# Local 3 applications



## Mike5643 (Jul 29, 2009)

Whatsup guys, I know already from the website there are no applications currently available but I was wondering if anyone somehow knew when they will become available, just an estimation. Thanks a lot.


----------



## MzShock (Jul 21, 2009)

Just send in a letter stating that you want an application .And they would inform you when the application process states. The information is on the site. It is a long process.I think I sent in my letter in November 08 and didn't get the last application until March 09. And make sure and read through the application and do just as they say and dont forget anything. Do not miss the deadlines with sending in information ,Because they are quick to cut.
Best of luck


----------



## LGLS (Nov 10, 2007)

Think 2012 or 2013


----------



## Mike5643 (Jul 29, 2009)

Thanks a lot guys I appreciate the info, I'm dying to get in there but the wait is just killing me now.


----------



## D.A.U-eleven (Jul 24, 2009)

I spoke with a lady through the phone and she told me that they werent giving any applications for IBEW local3 for at least 3 or 4 years is that true?


----------



## sopranocaponyc (Nov 24, 2008)

Thats about right. They just had thier most recent one in NOv, tests in may and interviews in july/aug for the next class they do it every 3-4 years. before 08 was 04. so think 2012-13


----------



## NolaTigaBait (Oct 19, 2008)

D.A.U-eleven said:


> I spoke with a lady through the phone and she told me that they werent giving any applications for IBEW local3 for at least 3 or 4 years is that true?
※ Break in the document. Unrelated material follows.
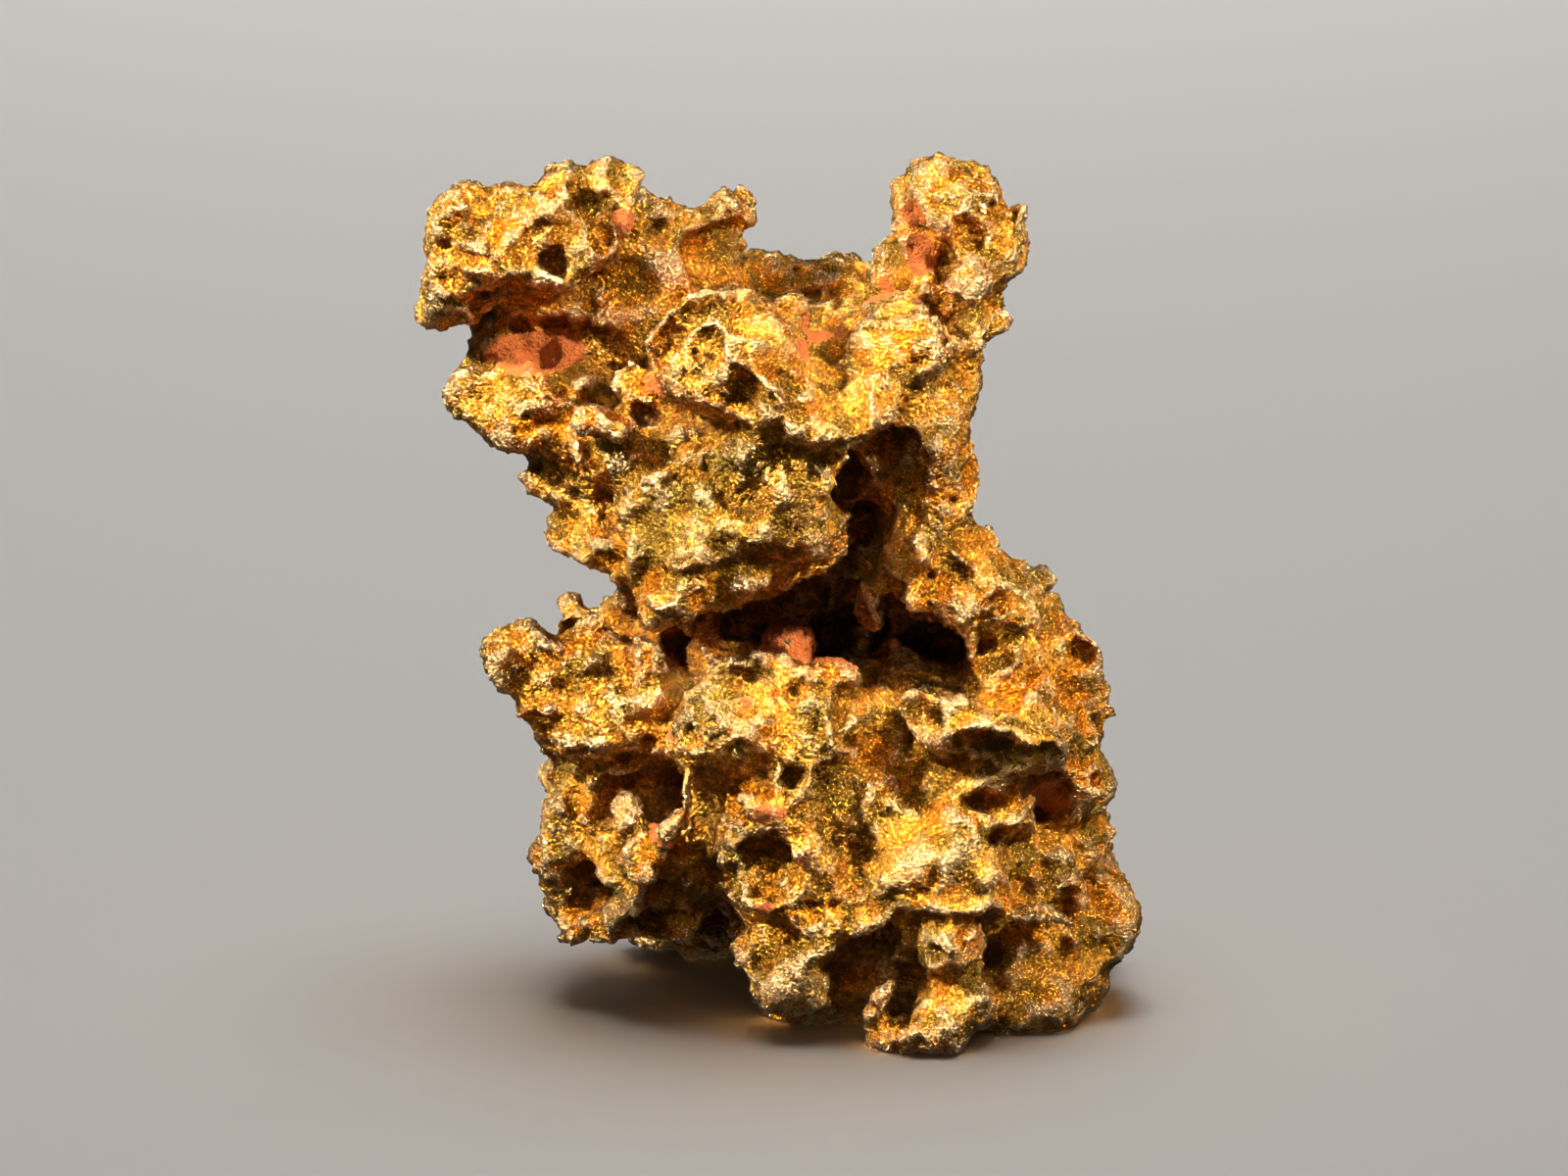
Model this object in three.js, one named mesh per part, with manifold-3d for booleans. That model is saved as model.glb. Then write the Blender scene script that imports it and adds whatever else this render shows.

I heard the Yankees are looking for an assistant to the traveling secretary.


----------



## vinroc (Feb 15, 2010)

Try calling the apprentice department 718-591-2000 ask for the apprentice department.


----------



## ibuzzard (Dec 28, 2008)

vinroc said:


> Try calling the apprentice department 718-591-2000 ask for the apprentice department.


Three year old thread.


----------